Aim: Every entry must be given again exactly.

>> begin Record excerpts

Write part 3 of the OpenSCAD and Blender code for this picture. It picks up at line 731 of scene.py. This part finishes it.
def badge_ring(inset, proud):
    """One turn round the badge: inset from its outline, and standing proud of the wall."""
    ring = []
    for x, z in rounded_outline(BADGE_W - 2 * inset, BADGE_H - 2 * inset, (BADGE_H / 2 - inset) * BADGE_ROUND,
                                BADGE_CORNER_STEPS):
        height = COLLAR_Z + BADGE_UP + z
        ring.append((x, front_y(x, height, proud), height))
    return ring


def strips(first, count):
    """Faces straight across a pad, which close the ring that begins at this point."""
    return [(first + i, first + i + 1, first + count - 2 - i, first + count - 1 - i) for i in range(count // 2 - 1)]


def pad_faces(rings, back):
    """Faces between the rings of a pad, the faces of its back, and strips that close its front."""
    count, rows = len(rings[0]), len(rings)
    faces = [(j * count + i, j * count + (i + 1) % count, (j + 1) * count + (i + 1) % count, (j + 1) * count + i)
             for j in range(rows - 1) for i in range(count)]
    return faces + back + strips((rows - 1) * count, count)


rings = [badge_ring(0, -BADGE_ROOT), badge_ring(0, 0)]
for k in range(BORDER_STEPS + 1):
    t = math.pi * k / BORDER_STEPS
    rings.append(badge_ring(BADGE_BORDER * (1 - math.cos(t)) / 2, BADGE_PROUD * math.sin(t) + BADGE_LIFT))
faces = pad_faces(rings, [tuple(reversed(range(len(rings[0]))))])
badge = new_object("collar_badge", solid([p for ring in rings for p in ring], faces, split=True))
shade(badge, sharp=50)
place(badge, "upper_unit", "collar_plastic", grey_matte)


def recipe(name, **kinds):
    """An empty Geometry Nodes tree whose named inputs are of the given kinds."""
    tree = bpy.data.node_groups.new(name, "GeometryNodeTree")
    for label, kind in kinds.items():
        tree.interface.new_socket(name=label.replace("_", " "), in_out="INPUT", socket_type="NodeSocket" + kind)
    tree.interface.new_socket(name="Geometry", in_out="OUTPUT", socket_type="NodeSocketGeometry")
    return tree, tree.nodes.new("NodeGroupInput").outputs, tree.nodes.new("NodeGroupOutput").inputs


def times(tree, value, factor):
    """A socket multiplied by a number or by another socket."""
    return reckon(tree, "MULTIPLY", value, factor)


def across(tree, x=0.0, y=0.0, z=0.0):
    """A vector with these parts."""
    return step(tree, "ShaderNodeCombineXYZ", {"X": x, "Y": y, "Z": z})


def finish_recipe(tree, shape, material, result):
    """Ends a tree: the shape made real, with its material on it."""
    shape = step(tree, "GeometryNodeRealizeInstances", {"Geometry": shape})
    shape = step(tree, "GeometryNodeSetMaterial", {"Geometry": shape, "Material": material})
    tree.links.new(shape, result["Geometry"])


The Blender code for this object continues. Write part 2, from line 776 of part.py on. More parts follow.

>> end Record excerpts

Solved problem:
Write part 3 of the OpenSCAD and Blender code for this picture. It picks up at line 731 of scene.py. This part finishes it.
def badge_ring(inset, proud):
    """One turn round the badge: inset from its outline, and standing proud of the wall."""
    ring = []
    for x, z in rounded_outline(BADGE_W - 2 * inset, BADGE_H - 2 * inset, (BADGE_H / 2 - inset) * BADGE_ROUND,
                                BADGE_CORNER_STEPS):
        height = COLLAR_Z + BADGE_UP + z
        ring.append((x, front_y(x, height, proud), height))
    return ring


def strips(first, count):
    """Faces straight across a pad, which close the ring that begins at this point."""
    return [(first + i, first + i + 1, first + count - 2 - i, first + count - 1 - i) for i in range(count // 2 - 1)]


def pad_faces(rings, back):
    """Faces between the rings of a pad, the faces of its back, and strips that close its front."""
    count, rows = len(rings[0]), len(rings)
    faces = [(j * count + i, j * count + (i + 1) % count, (j + 1) * count + (i + 1) % count, (j + 1) * count + i)
             for j in range(rows - 1) for i in range(count)]
    return faces + back + strips((rows - 1) * count, count)


rings = [badge_ring(0, -BADGE_ROOT), badge_ring(0, 0)]
for k in range(BORDER_STEPS + 1):
    t = math.pi * k / BORDER_STEPS
    rings.append(badge_ring(BADGE_BORDER * (1 - math.cos(t)) / 2, BADGE_PROUD * math.sin(t) + BADGE_LIFT))
faces = pad_faces(rings, [tuple(reversed(range(len(rings[0]))))])
badge = new_object("collar_badge", solid([p for ring in rings for p in ring], faces, split=True))
shade(badge, sharp=50)
place(badge, "upper_unit", "collar_plastic", grey_matte)


def recipe(name, **kinds):
    """An empty Geometry Nodes tree whose named inputs are of the given kinds."""
    tree = bpy.data.node_groups.new(name, "GeometryNodeTree")
    for label, kind in kinds.items():
        tree.interface.new_socket(name=label.replace("_", " "), in_out="INPUT", socket_type="NodeSocket" + kind)
    tree.interface.new_socket(name="Geometry", in_out="OUTPUT", socket_type="NodeSocketGeometry")
    return tree, tree.nodes.new("NodeGroupInput").outputs, tree.nodes.new("NodeGroupOutput").inputs


def times(tree, value, factor):
    """A socket multiplied by a number or by another socket."""
    return reckon(tree, "MULTIPLY", value, factor)


def across(tree, x=0.0, y=0.0, z=0.0):
    """A vector with these parts."""
    return step(tree, "ShaderNodeCombineXYZ", {"X": x, "Y": y, "Z": z})


def finish_recipe(tree, shape, material, result):
    """Ends a tree: the shape made real, with its material on it."""
    shape = step(tree, "GeometryNodeRealizeInstances", {"Geometry": shape})
    shape = step(tree, "GeometryNodeSetMaterial", {"Geometry": shape, "Material": material})
    tree.links.new(shape, result["Geometry"])


The Blender code for this object continues. Write part 2, from line 776 of part.py on. More parts follow.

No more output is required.